The author's second argument on marriage was that it was supposed to create a conjugal atmosphere between the wife and the husband. The women in her stories love their husbands, but no intimacy was witnessed in their marriages (Chopin 138). In all of Kate Chopin's stories, the characters do not explicitly express the feelings of their sex life, but they all seem to lack a desire for each other. The author shows that there is no passion in the marriages even if love exists; thus it shows how marriages deprived couples of happiness, especially at the time because women were repressed (Chopin 201).

Kate Chopin compares to her protagonist, Edna in the novella, Awakening which was greatly influenced by her personal life (Eble 261).
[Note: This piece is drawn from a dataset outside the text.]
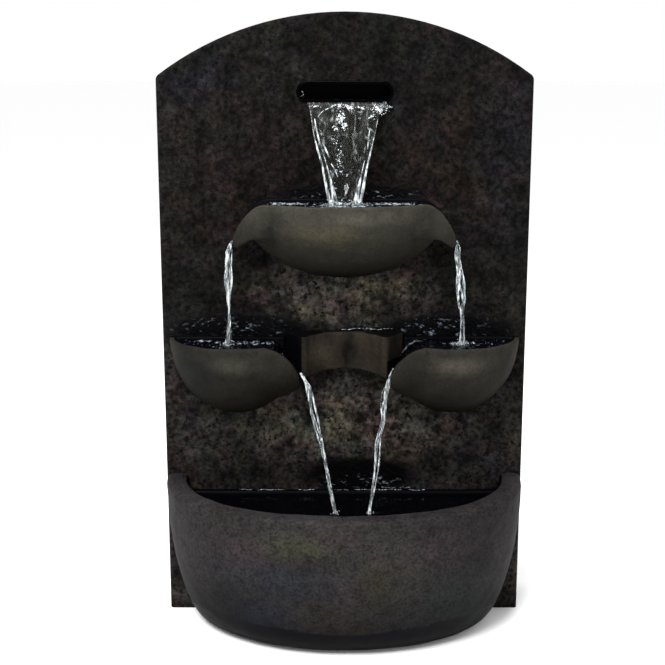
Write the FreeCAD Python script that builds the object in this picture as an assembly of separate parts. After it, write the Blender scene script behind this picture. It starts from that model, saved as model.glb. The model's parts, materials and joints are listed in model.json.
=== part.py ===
import FreeCAD, Part
import math
import os

# Garden wall fountain: an arched slab with a slot near its top, an upper bowl with two drooping
# spouts, a pair of lower bowls joined by a hollowed bridge, and a half-oval basin at the foot.
# A pump in the basin lifts the water through a hose inside the hollow slab to the slot.
#
# Millimetres, +Z up, the front faces -Y. The origin is at the middle of the footprint, on the
# ground. Most places are given as x, z and "out": the distance in front of the slab's face.
# A negative "out" lies inside the slab.

os.makedirs("parts", exist_ok=True)
V = FreeCAD.Vector

# Slab
SLAB_WIDTH = 510.0
SLAB_APEX = 853.0
SLAB_DEPTH = 88.0
ARCH_RADIUS = 425.0
SHOULDER_RADIUS = 9.0
SLAB_EDGE_RADIUS = 5.0
SKIN = 10.0
SIDE_WALL = 12.0
REAR_RIM = 5.0
REAR_RECESS = 6.0
BOSS_RADIUS = 7.0

# Slot and spillway
SLOT_WIDTH = 131.0
SLOT_HEIGHT = 28.5
SLOT_Z = 748.0
MOUTH_PROUD = 3.0
MOUTH_WALL = 4.0
MOUTH_EDGE = 1.4
TANK_WIDTH = 136.0
TANK_DEPTH = 46.0
TANK_HEIGHT = 44.0
TANK_WALL = 3.0
FLANGE = 3.0
FLANGE_MARGIN = 15.0
FLANGE_SCREW_INSET = 8.0
GASKET = 1.5
LID = 3.0

# Upper bowl. Short outlines are given as (x, height above the rim) for a front view and (x, out)
# for a plan
UPPER_RIM_Z = 605.0
UPPER_HALF = 146.0
UPPER_REACH = 113.0
UPPER_DEPTH = 109.5
UPPER_WALL = 9.0
UPPER_TIP_X = 152.0
UPPER_DROOP_START = 108.0
UPPER_DROOP = 55.0
UPPER_DROOP_POWER = 1.48
UPPER_HORN_ROOT = 96.0
UPPER_HORN_BALL = (90.0, 100.0, 88.0, 95.0)
UPPER_HORN_EDGE = ((96.0, 85.0), (124.0, 67.0), (153.0, 43.0))
UPPER_HORN_UNDER = ((152.0, -61.5), (143.5, -63.0), (134.0, -56.5), (125.0, -51.0), (117.0, -49.5))
UPPER_CHANNEL = ((90.0, -8.0), (104.0, -9.0), (120.0, -18.0), (134.0, -35.0), (144.0, -49.0), (157.0, -62.0))
UPPER_CHANNEL_EDGE = ((90.0, 82.0), (120.0, 61.0), (157.0, 31.0))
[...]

The novella was however received with criticisms and considered inappropriate because it portrayed the pursuit of women for sexual desires and unfitting desires, which was considered a taboo at the time. The author's personal life allowed her to think independently as a woman because no male was controlling her life from the tender age of five, which she portrays in her character, Edna (Eble 261). Just like her protagonist, she believed in a society where women were independent which the role represents in her unconventional ways by rejecting control and influence by men. She instead pursues her own and newly discovered cravings and yearnings (Eble 262). Just like Chopin who gets into another relationship when her husband dies, Edna also gets involved with other men to fulfill her sexual desires. The author like her character was a mother and a wife; thus, she knew the demands and restrictions that the role came with. In the novella, she portrays the character's desire to be removed from the societal pressures that govern the women and to some extent at the expense of the women's life because, in the end, Edna takes her own life (Eble 263). The author had a passion for arts, that is writing which went hand in hand with her sexual desires and is mirrored by Edna in the Awakening where her hobby of painting begins after she is involved with another man (Eble 264).

Works Cited

Eble, Kenneth. "A Forgotten Novel: Kate Chopin's the Awakening." Western Humanities Review 10 (1956): 261-269.

Chopin, Kate. Kate Chopin: The Complete Novels and Stories. Book House Publishing, 2016.